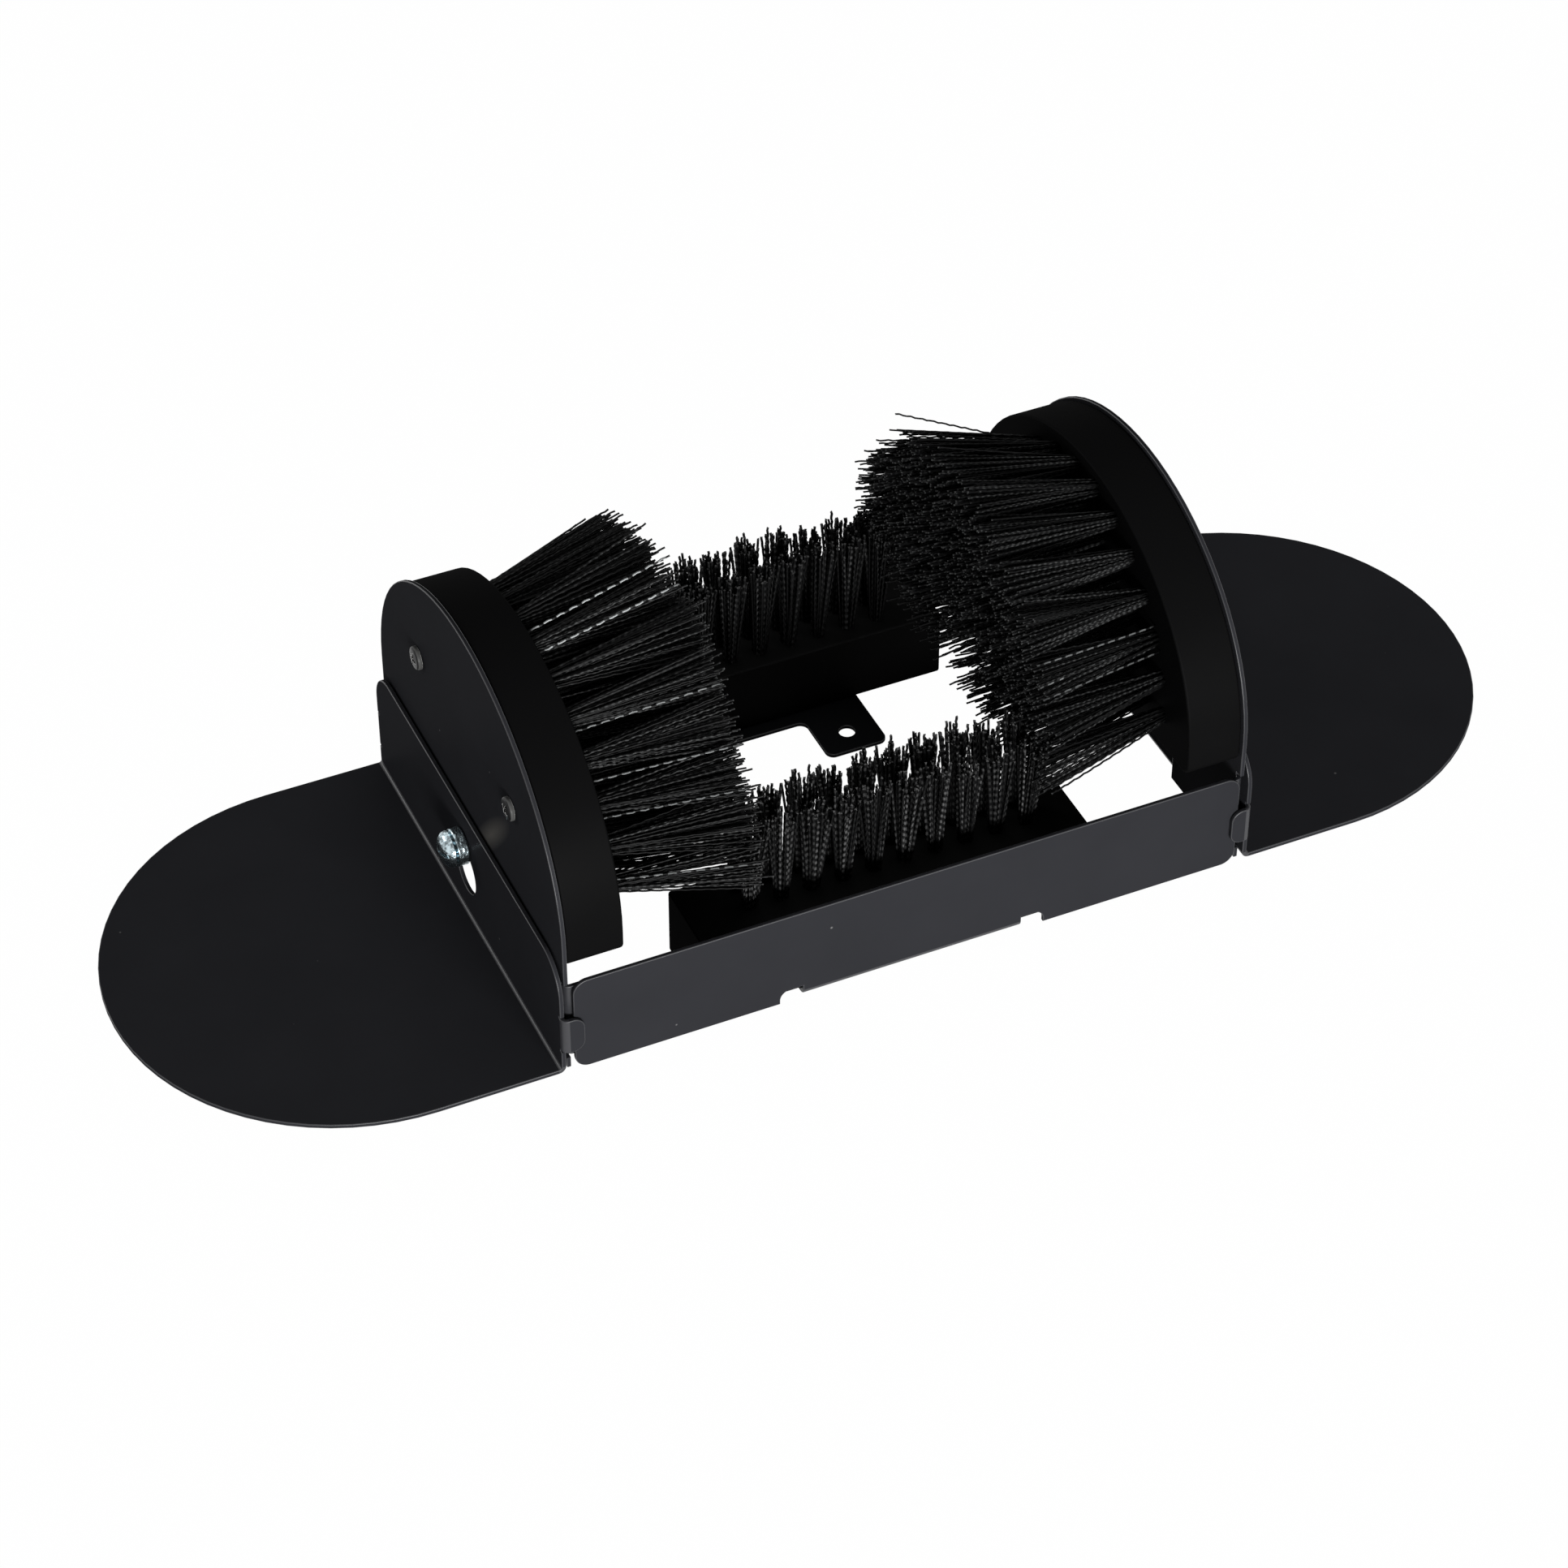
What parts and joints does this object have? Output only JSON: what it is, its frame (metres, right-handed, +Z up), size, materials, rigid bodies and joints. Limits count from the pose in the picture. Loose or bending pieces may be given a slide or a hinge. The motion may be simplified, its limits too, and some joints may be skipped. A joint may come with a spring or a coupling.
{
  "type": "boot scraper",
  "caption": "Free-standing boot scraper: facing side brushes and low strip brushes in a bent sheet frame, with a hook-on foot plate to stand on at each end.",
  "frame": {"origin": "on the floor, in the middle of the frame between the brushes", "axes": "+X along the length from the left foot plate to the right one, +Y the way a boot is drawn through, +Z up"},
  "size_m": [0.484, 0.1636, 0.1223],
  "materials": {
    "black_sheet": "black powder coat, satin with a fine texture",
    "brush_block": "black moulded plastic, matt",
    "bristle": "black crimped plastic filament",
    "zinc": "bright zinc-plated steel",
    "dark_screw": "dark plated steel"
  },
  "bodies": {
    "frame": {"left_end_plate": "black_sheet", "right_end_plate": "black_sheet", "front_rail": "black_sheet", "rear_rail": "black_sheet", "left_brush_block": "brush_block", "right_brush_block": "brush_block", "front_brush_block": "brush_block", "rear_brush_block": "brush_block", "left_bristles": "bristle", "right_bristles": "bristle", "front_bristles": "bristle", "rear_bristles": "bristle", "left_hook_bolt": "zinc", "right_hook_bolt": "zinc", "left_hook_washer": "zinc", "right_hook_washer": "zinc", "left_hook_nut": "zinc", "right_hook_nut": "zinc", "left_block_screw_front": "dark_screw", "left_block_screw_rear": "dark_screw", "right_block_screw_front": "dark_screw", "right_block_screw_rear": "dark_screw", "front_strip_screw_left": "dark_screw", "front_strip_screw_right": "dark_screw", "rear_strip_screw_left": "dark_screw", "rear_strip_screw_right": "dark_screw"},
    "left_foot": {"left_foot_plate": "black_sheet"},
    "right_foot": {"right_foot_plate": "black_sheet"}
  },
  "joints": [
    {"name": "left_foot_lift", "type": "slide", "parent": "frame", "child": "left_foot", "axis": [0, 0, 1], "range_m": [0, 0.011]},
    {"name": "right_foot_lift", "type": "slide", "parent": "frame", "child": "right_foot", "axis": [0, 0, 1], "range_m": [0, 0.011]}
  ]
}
········
(Set problem): The lines above should be duplicated exactly.

(Result of this exercise):
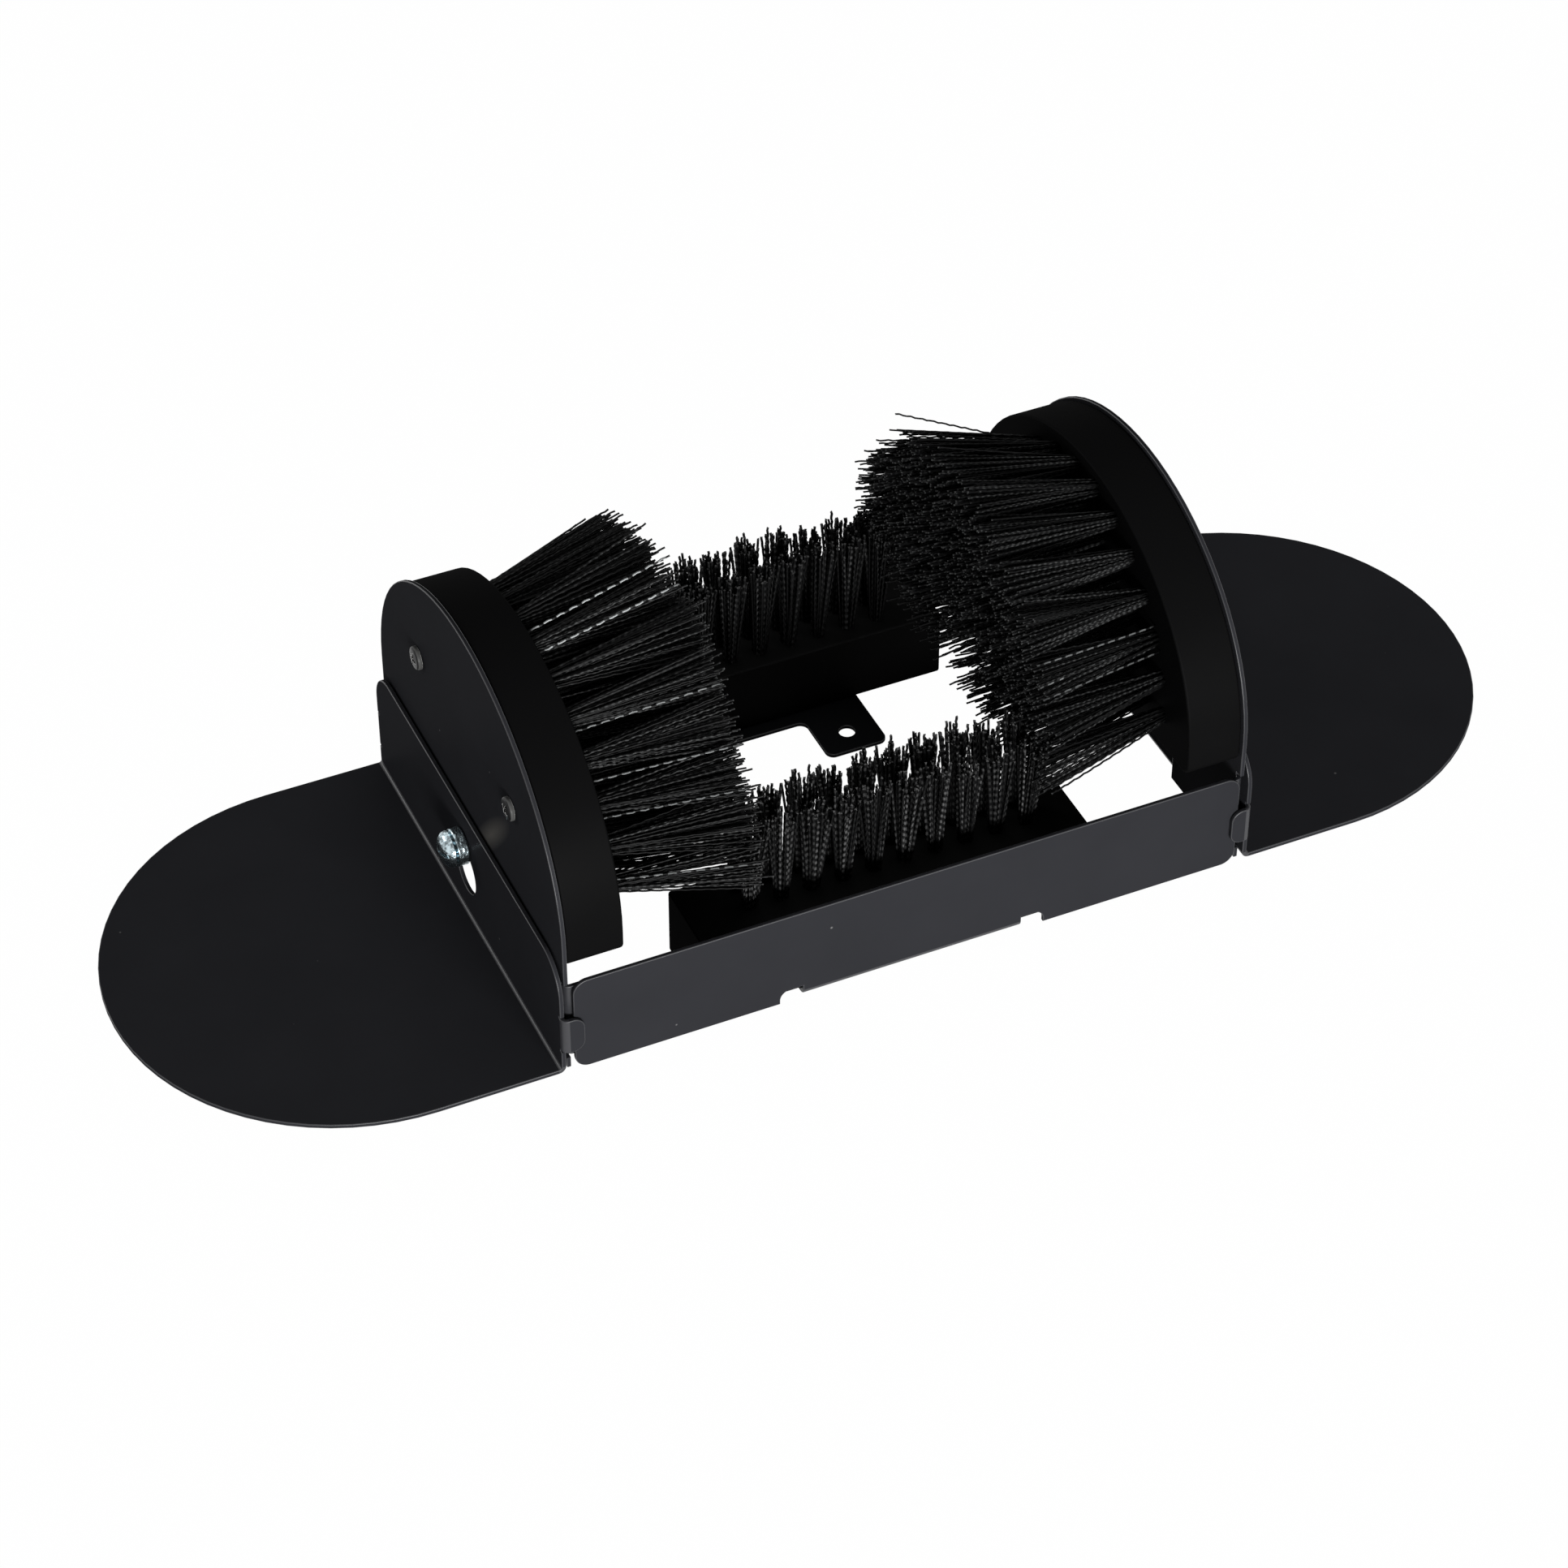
What parts and joints does this object have? Output only JSON: what it is, its frame (metres, right-handed, +Z up), size, materials, rigid bodies and joints. Limits count from the pose in the picture. Loose or bending pieces may be given a slide or a hinge. The motion may be simplified, its limits too, and some joints may be skipped. A joint may come with a spring or a coupling.
{
  "type": "boot scraper",
  "caption": "Free-standing boot scraper: facing side brushes and low strip brushes in a bent sheet frame, with a hook-on foot plate to stand on at each end.",
  "frame": {"origin": "on the floor, in the middle of the frame between the brushes", "axes": "+X along the length from the left foot plate to the right one, +Y the way a boot is drawn through, +Z up"},
  "size_m": [0.484, 0.1636, 0.1223],
  "materials": {
    "black_sheet": "black powder coat, satin with a fine texture",
    "brush_block": "black moulded plastic, matt",
    "bristle": "black crimped plastic filament",
    "zinc": "bright zinc-plated steel",
    "dark_screw": "dark plated steel"
  },
  "bodies": {
    "frame": {"left_end_plate": "black_sheet", "right_end_plate": "black_sheet", "front_rail": "black_sheet", "rear_rail": "black_sheet", "left_brush_block": "brush_block", "right_brush_block": "brush_block", "front_brush_block": "brush_block", "rear_brush_block": "brush_block", "left_bristles": "bristle", "right_bristles": "bristle", "front_bristles": "bristle", "rear_bristles": "bristle", "left_hook_bolt": "zinc", "right_hook_bolt": "zinc", "left_hook_washer": "zinc", "right_hook_washer": "zinc", "left_hook_nut": "zinc", "right_hook_nut": "zinc", "left_block_screw_front": "dark_screw", "left_block_screw_rear": "dark_screw", "right_block_screw_front": "dark_screw", "right_block_screw_rear": "dark_screw", "front_strip_screw_left": "dark_screw", "front_strip_screw_right": "dark_screw", "rear_strip_screw_left": "dark_screw", "rear_strip_screw_right": "dark_screw"},
    "left_foot": {"left_foot_plate": "black_sheet"},
    "right_foot": {"right_foot_plate": "black_sheet"}
  },
  "joints": [
    {"name": "left_foot_lift", "type": "slide", "parent": "frame", "child": "left_foot", "axis": [0, 0, 1], "range_m": [0, 0.011]},
    {"name": "right_foot_lift", "type": "slide", "parent": "frame", "child": "right_foot", "axis": [0, 0, 1], "range_m": [0, 0.011]}
  ]
}